● **Written problem**
Print exactly the part opening with the line containing "nodes.update(seat())" and closing with the line containing "# part as cloth", with both of those lines included.

● **Given information**
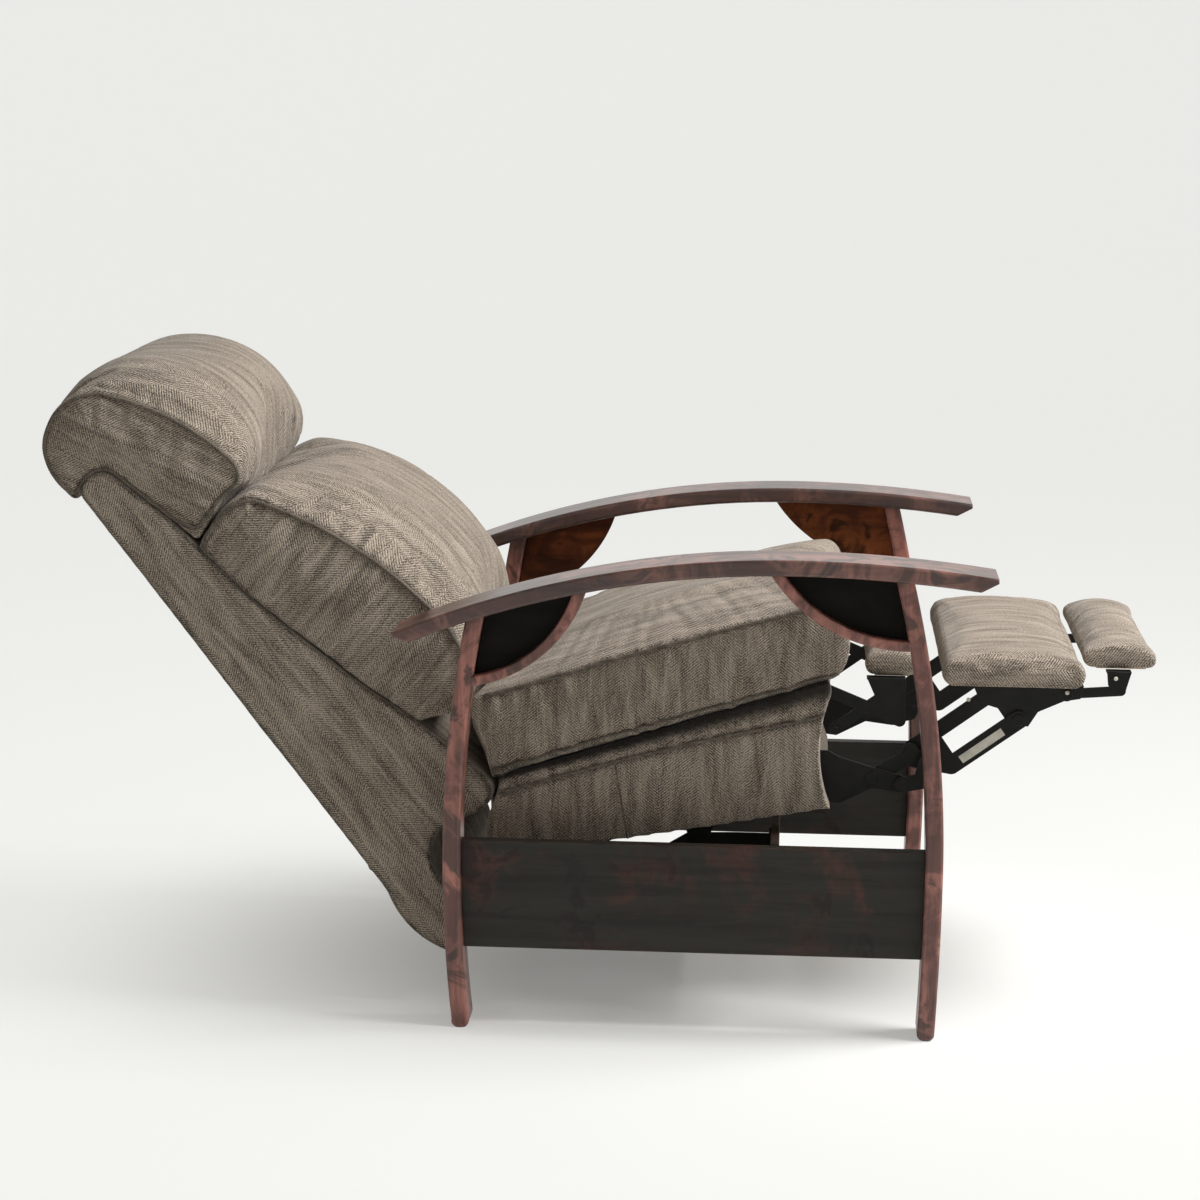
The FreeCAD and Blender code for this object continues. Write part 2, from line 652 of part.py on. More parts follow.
def head_profile(crown):
    lift = HEAD_CROWN * crown
    fore = (0.45 * lift, 0.7 * lift)
    gap = SOFT_GAP
    rear = 6.0 * crown
    start = (-865.5, 713.5)
    return start, [
        ((-910.0 - rear, 766.0), (-884.0 - rear, 838.0)),
        ((-866.0 - rear * 0.6, 850.0 + lift * 0.2), (-838.0, 857.0 + lift * 0.4)),
        ((-740.0 + fore[0], 826.0 + fore[1]), (-654.0 + fore[0] * 0.7, 770.0 + fore[1] * 0.55)),
        ((-639.0 + fore[0] * 0.65, 746.0 + fore[1] * 0.3), (-658.0, 720.0)),
        (-701.0, 668.0), (-738.0, 685.0 + gap), (-792.0, 725.0 + gap), (-822.0, 748.0 + gap),
        ((-852.5, 738.5 + gap), start)]


def stile_sides():
    """Outer and inner distance of a stile: from the cover's inside to the steel bracket."""
    return BACK_HALF - BACK_WALL, layer(1)[0]


def right_stile():
    base = in_back(STILE_START, BACK_WALL)
    outer, inner = stile_sides()
    return slab(outer, inner, base,
                [in_back(STILE_END, BACK_WALL),
                 in_back(STILE_END, BACK_WALL + STILE_DEPTH),
                 in_back(STILE_START, BACK_WALL + STILE_DEPTH)])


def back_rail(up, height):
    half = layer(1)[0]
    deep = BACK_WALL + STILE_DEPTH
    return slab(half, -half, in_back(up, BACK_WALL),
                [in_back(up + height, BACK_WALL), in_back(up + height, deep), in_back(up, deep)])


def back_webbing():
    half = stile_sides()[0]
    deep = BACK_WALL + STILE_DEPTH
    straps = []
    for number in range(BACK_WEB_COUNT):
        up = STILE_START + 50 + number * BACK_WEB_PITCH
        straps.append(slab(half, -half, in_back(up, deep),
                           [in_back(up + BACK_WEB_WIDTH, deep),
                            in_back(up + BACK_WEB_WIDTH, deep + WEBBING_THICK),
                            in_back(up, deep + WEBBING_THICK)]))
    return Part.Compound(straps)


def back_bolt_places():
    deep = BACK_WALL + STILE_DEPTH / 2
    return in_back(STILE_START + 40, deep), in_back(STILE_START + 110, deep)


def right_back_bracket():
    outer, inner = layer(1)
    low, high = back_bolt_places()
    arm = strap(outer, inner, [high, low, BRACKET_KNEE, BACK_PIVOT], BRACKET_WIDTH)
    arm = pierced(arm, outer, inner, BACK_PIVOT, PIN_R + RUNNING_FIT)
    return arm


def back_bolts():
    outer, inner = layer(1)
    bolts = []
    for place in back_bolt_places():
        shank = rod(sum(stile_sides()) / 2, inner, place, BOLT_R)
        bolts.append(shank.fuse(rod(inner, inner - BOLT_R, place, BOLT_HEAD_R)))
    return bolts


def back():
    bolts = back_bolts()
    stile = right_stile()
    bracket = right_back_bracket()
    for bolt in bolts:
        stile = stile.cut(bolt)
        bracket = bracket.cut(bolt)
    bolts += [mirrored(bolt) for bolt in bolts]
    low_rail = back_rail(STILE_START + 130, 60.0)
    top_rail = back_rail(STILE_END - 60, 60.0)
    reach = (HEAD_S - 20, CUSHION_CORNER[0])
    return {"right_back_stile": stile,
            "left_back_stile": mirrored(stile),
            "right_back_bracket": bracket,
            "left_back_bracket": mirrored(bracket),
            "back_bolts": Part.Compound(bolts),
            "lower_back_rail": low_rail,
            "top_back_rail": top_rail,
            "back_webbing": back_webbing(),
            "back_cover": back_cover(),
            "back_cushion": crowned(BACK_HALF, back_profile, (-720.0, FRONT_FOOT_S)),
            "head_cushion": crowned(BACK_HALF, head_profile, reach)}


# Footrest linkage

def stud(x_outer, x_inner, pivot, outer_head, inner_head):
    """Riveted stud from one layer into the next, with its two heads."""
    return pin(pivot, x_outer, x_inner, outer_head, inner_head)


def right_rear_link():
    outer, inner = layer(1)
    long_inner = layer(2)[1]
    link = strap(outer, inner, [REAR_LINK_PIVOT, LONG_LINK_PIVOT, UPPER_LINK_EYE], LINK_WIDTH)
    link = link.fuse(stud(outer, long_inner, LONG_LINK_PIVOT, THIN_HEAD, THIN_HEAD))
    return pierced(link, outer, inner, REAR_LINK_PIVOT, PIN_R + RUNNING_FIT)


def right_front_link():
    inner = SEAT_PLATE_OUTER + FRONT_LINK_STANDOFF
    outer = inner + PLATE
    link = strap(outer, inner, [FRONT_LINK_PIVOT, FRONT_LINK_KNEE, FRONT_LINK_EYE], LINK_WIDTH)
    return pierced(link, outer, inner, FRONT_LINK_PIVOT, PIN_R + RUNNING_FIT)


def right_long_link():
    outer, inner = layer(2)
    link = strap(outer, inner, [BRACKET_PIVOT, LONG_LINK_KNEE, LONG_LINK_PIVOT], 26.0)
    link = link.fuse(strap(outer, inner, [LONG_LINK_KNEE, LONG_LINK_HORN], LINK_WIDTH))
    link = link.removeSplitter()
    link = pierced(link, outer, inner, BRACKET_PIVOT, PIN_R)
    return pierced(link, outer, inner, LONG_LINK_PIVOT, PIN_R + RUNNING_FIT)


def right_upper_link():
    outer, inner = layer(4)
    link = strap(outer, inner, [UPPER_LINK_EYE, UPPER_LINK_PIVOT], LINK_WIDTH)
    return pierced(link, outer, inner, UPPER_LINK_PIVOT, PIN_R + RUNNING_FIT)


def flange(plate_inner, span, bottom):
    """Bent top edge of a bracket, under its board."""
    return block(-plate_inner, -plate_inner + FLANGE_WIDTH, span[0], span[1],
                 bottom - PLATE, bottom)


def right_footrest_bracket():
    outer, inner = layer(3)
    top = PAD_BOTTOM
    plate = slab(outer, inner, (376.0, top),
                 [(388.0, 441.0), (412.0, 434.0), (429.0, 410.0), (455.0, 409.0), (468.0, 430.0),
                  (503.0, 446.0), (526.0, 450.0), (530.0, top)])
    for pivot, radius in ((BRACKET_PIVOT, 14.0), (UPPER_LINK_PIVOT, 11.0), (FLIPPER_PIVOT, 9.0)):
        plate = plate.fuse(rod(outer, inner, pivot, radius))
    plate = plate.fuse(flange(inner, (376.0, 530.0), top))
    plate = plate.fuse(stud(outer, layer(4)[1], UPPER_LINK_PIVOT, THIN_HEAD, THIN_HEAD))
    plate = plate.fuse(stud(outer, layer(5)[1], FLIPPER_PIVOT, THIN_HEAD, THIN_HEAD))
    return pierced(plate.removeSplitter(), outer, inner, BRACKET_PIVOT, PIN_R + RUNNING_FIT)


def right_flipper_bracket():
    outer, inner = layer(5)
    top = FLIPPER_BOTTOM
    tail = (FLIPPER_SPAN[1] - 46.0, FLIPPER_PIVOT[1] + 12)
    link = strap(outer, inner, [FLIPPER_PIVOT, shifted(tail, -6, -6)], 14.0)
    wing = slab(outer, inner, shifted(tail, -24, 2),
                [shifted(tail, -26, top - tail[1]), shifted(tail, 8, top - tail[1]),
                 shifted(tail, 0, -8), shifted(tail, -16, -10)])
    link = link.fuse(wing).fuse(flange(inner, (tail[0] - 26, tail[0] + 8), top))
    return pierced(link.removeSplitter(), outer, inner, FLIPPER_PIVOT, PIN_R + RUNNING_FIT)


def right_bridge_bracket():
    outer, inner = layer(6)
    top = BRIDGE_BOTTOM
    arm = strap(outer, inner, [BRIDGE_PIVOT, BRIDGE_KNEE], 17.0)
    plate = slab(outer, inner, (230.0, top), [(284.0, top), shifted(BRIDGE_KNEE, 8, 0),
                                              shifted(BRIDGE_KNEE, -10, 0), (248.0, 430.0)])
    tail = strap(outer, inner, [(186.0, 396.0), (252.0, 444.0)], 15.0)
    link = arm.fuse(plate).fuse(tail).fuse(flange(inner, (230.0, 284.0), top))
    link = pierced(link.removeSplitter(), outer, inner, (190.0, 400.0), 2.5)
    return pierced(link, outer, inner, BRIDGE_PIVOT, PIN_R + RUNNING_FIT)


def right_long_link_rivet():
    outer = layer(2)[0]
    inner = layer(3)[1]
    return pin(BRACKET_PIVOT, outer, inner, HEAD_THICK, THIN_HEAD)


def pad_profile(span, bottom, tall, crown):
    """Side shape of a footrest pad: flat below, rounded ends, domed top."""
    first, last = span
    belly = bottom + tall * 0.5
    shoulder = bottom + tall - PAD_SHOULDER
    middle = (first + last) / 2
    start = (first + PAD_BULGE, bottom)
    return start, [(last - PAD_BULGE, bottom), ((last, belly), (last - PAD_BULGE, shoulder)),
                   ((middle, bottom + tall + crown), (first + PAD_BULGE, shoulder)),
                   ((first, belly), start)]


def soft_pad(half, span, bottom, thick):
    """Pad lofted across the chair, lower and shorter at its two rounded side edges."""
    wires = []
    for side, edge, crown in PAD_STATIONS:
        inset = PAD_EDGE * 0.5 * edge
        tall = thick - PAD_EDGE * 0.7 * edge
        start, steps = pad_profile((span[0] + inset, span[1] - inset), bottom, tall,
                                   PAD_CROWN * crown)
        wires.append(outline(half * side, start, steps))
    loft = Part.makeLoft(wires, True, False)
    plan = bowed_plan(half, span[0] - PAD_EDGE, span[1] + PAD_EDGE, PAD_DRAW_IN)
    return largest(loft.common(plan))


def board(half, span, bottom):
    return block(BOARD_INSET - half, half - BOARD_INSET, span[0] + BOARD_INSET,
                 span[1] - BOARD_INSET, bottom, bottom + BOARD_THICK)


def pad_and_board(half, span, bottom, thick):
    wood = board(half, span, bottom)
    return largest(soft_pad(half, span, bottom, thick).cut(wood)), wood


def footrest():
    nodes = {}
    for name, shape in (("rear_link", right_rear_link()), ("long_link", right_long_link()),
                        ("footrest_bracket", right_footrest_bracket())):
        nodes["right_" + name] = shape
        nodes["left_" + name] = mirrored(shape)
    for name, shape in (("front_links", right_front_link()), ("upper_links", right_upper_link()),
                        ("long_link_rivets", right_long_link_rivet()),
                        ("flipper_brackets", right_flipper_bracket()),
                        ("bridge_brackets", right_bridge_bracket())):
        nodes[name] = Part.Compound([shape, mirrored(shape)])
    for name, size in (("footrest", (PAD_HALF, PAD_SPAN, PAD_BOTTOM, PAD_THICK)),
                       ("flipper", (FLIPPER_HALF, FLIPPER_SPAN, FLIPPER_BOTTOM, FLIPPER_THICK)),
                       ("bridge", (BRIDGE_HALF, BRIDGE_SPAN, BRIDGE_BOTTOM, BRIDGE_THICK))):
        soft, wood = pad_and_board(*size)
        nodes[name + "_pad"] = soft
        nodes[name + "_board"] = wood
    return nodes


def main():
    os.makedirs("parts", exist_ok=True)
    nodes = {}
    nodes.update(wooden_frame())
    nodes.update(seat())
    nodes.update(back())
    nodes.update(footrest())
    for name, shape in nodes.items():
        shape.exportStep("parts/" + name + ".step")
    box = Part.Compound(list(nodes.values())).BoundBox
    print(len(nodes), "nodes; box", [round(v, 1) for v in (box.XMin, box.XMax, box.YMin,
                                                          box.YMax, box.ZMin, box.ZMax)])
    for name, shape in nodes.items():
        if not shape.isValid() or shape.Volume <= 0:
            print("check", name, shape.isValid(), shape.Volume)


main()
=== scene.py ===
# %% [markdown]
# Barrel recliner, laid back with its footrest out.
#
# The hard parts of the chair (bow arms, bow legs, rails, steel links) come from the CAD model as
# they are. This lesson dresses them: it gives every hard part a material, and rebuilds every soft
# part as cloth over filling, because a CAD solid is too crisp for a cushion.

# %% Load the CAD model as a fixed frame
import bmesh
import bpy
import math
import numpy as np
from mathutils import Matrix, Vector, noise
from mathutils.bvhtree import BVHTree


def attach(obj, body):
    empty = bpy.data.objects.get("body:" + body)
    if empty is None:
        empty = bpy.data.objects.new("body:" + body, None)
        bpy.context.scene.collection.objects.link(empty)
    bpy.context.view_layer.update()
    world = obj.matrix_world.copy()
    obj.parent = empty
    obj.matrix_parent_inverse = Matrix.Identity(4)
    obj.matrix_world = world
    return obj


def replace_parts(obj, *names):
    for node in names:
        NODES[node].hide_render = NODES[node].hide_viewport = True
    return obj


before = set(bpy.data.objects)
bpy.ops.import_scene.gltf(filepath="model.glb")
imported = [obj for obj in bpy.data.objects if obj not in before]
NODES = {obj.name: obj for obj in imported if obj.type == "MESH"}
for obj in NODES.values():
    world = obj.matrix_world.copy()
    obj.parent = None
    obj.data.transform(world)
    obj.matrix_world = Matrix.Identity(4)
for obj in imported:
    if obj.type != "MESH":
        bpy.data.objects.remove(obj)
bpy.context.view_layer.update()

# %% [markdown]
# Side shapes are easiest to read in the plane that the photograph looks at. So every point is
# written as (s, z): s runs from the head end to the toe end, z is the height, in metres. The chair
# faces -Y, so Y is a fixed middle minus s. The sitter's right side is at negative X.

# %% The side plane and its helpers
MIDDLE_S = -0.143


def at(x, point):
    """A side-shape point at a distance x across the chair."""
    return Vector((x, MIDDLE_S - point[0], point[1]))


def arc(a, b, c, steps=10):
    """Points from a to c on the circle through a, b and c, without a itself."""
    ax, ay = a
    bx, by = b[0] - ax, b[1] - ay
    cx, cy = c[0] - ax, c[1] - ay
    area = 2 * (bx * cy - by * cx)
    ux = (cy * (bx * bx + by * by) - by * (cx * cx + cy * cy)) / area
    uy = (bx * (cx * cx + cy * cy) - cx * (bx * bx + by * by)) / area
    radius = math.hypot(ux, uy)
    start = math.atan2(-uy, -ux)
    middle = math.atan2(by - uy, bx - ux)
    end = math.atan2(cy - uy, cx - ux)
    turn = (end - start) % math.tau
    if (middle - start) % math.tau > turn:
        turn -= math.tau
    return [(ax + ux + radius * math.cos(start + turn * k / steps),
             ay + uy + radius * math.sin(start + turn * k / steps)) for k in range(1, steps + 1)]


def outline(start, *steps):
    """Side shape from points, and from (middle, end) pairs for arcs."""
    points = [start]
    for step in steps:
        if isinstance(step[0], tuple):
            points += arc(points[-1], step[0], step[1])
        else:
            points.append(step)
    return points


print("the side plane has s = 0 at y =", MIDDLE_S)

# %% [markdown]
# The camera stands well to the sitter's right, a little above the arms, with a long lens. Its place
# was worked out from the legs, arms and rails, whose real shapes are known. It is made from three
# turns: yaw, pitch and a slight roll.

# %% Camera
CAMERA_PLACE = (-4.7405, 0.1185, 1.3625)
CAMERA_YAW, CAMERA_PITCH, CAMERA_ROLL = (math.radians(a) for a in (-3.325, 9.876, 0.795))
SENSOR = 36.0
FOCAL_SHARE = 3300 / 1200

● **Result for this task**
    nodes.update(seat())
    nodes.update(back())
    nodes.update(footrest())
    for name, shape in nodes.items():
        shape.exportStep("parts/" + name + ".step")
    box = Part.Compound(list(nodes.values())).BoundBox
    print(len(nodes), "nodes; box", [round(v, 1) for v in (box.XMin, box.XMax, box.YMin,
                                                          box.YMax, box.ZMin, box.ZMax)])
    for name, shape in nodes.items():
        if not shape.isValid() or shape.Volume <= 0:
            print("check", name, shape.isValid(), shape.Volume)


main()
=== scene.py ===
# %% [markdown]
# Barrel recliner, laid back with its footrest out.
#
# The hard parts of the chair (bow arms, bow legs, rails, steel links) come from the CAD model as
# they are. This lesson dresses them: it gives every hard part a material, and rebuilds every soft
# part as cloth over filling, because a CAD solid is too crisp for a cushion.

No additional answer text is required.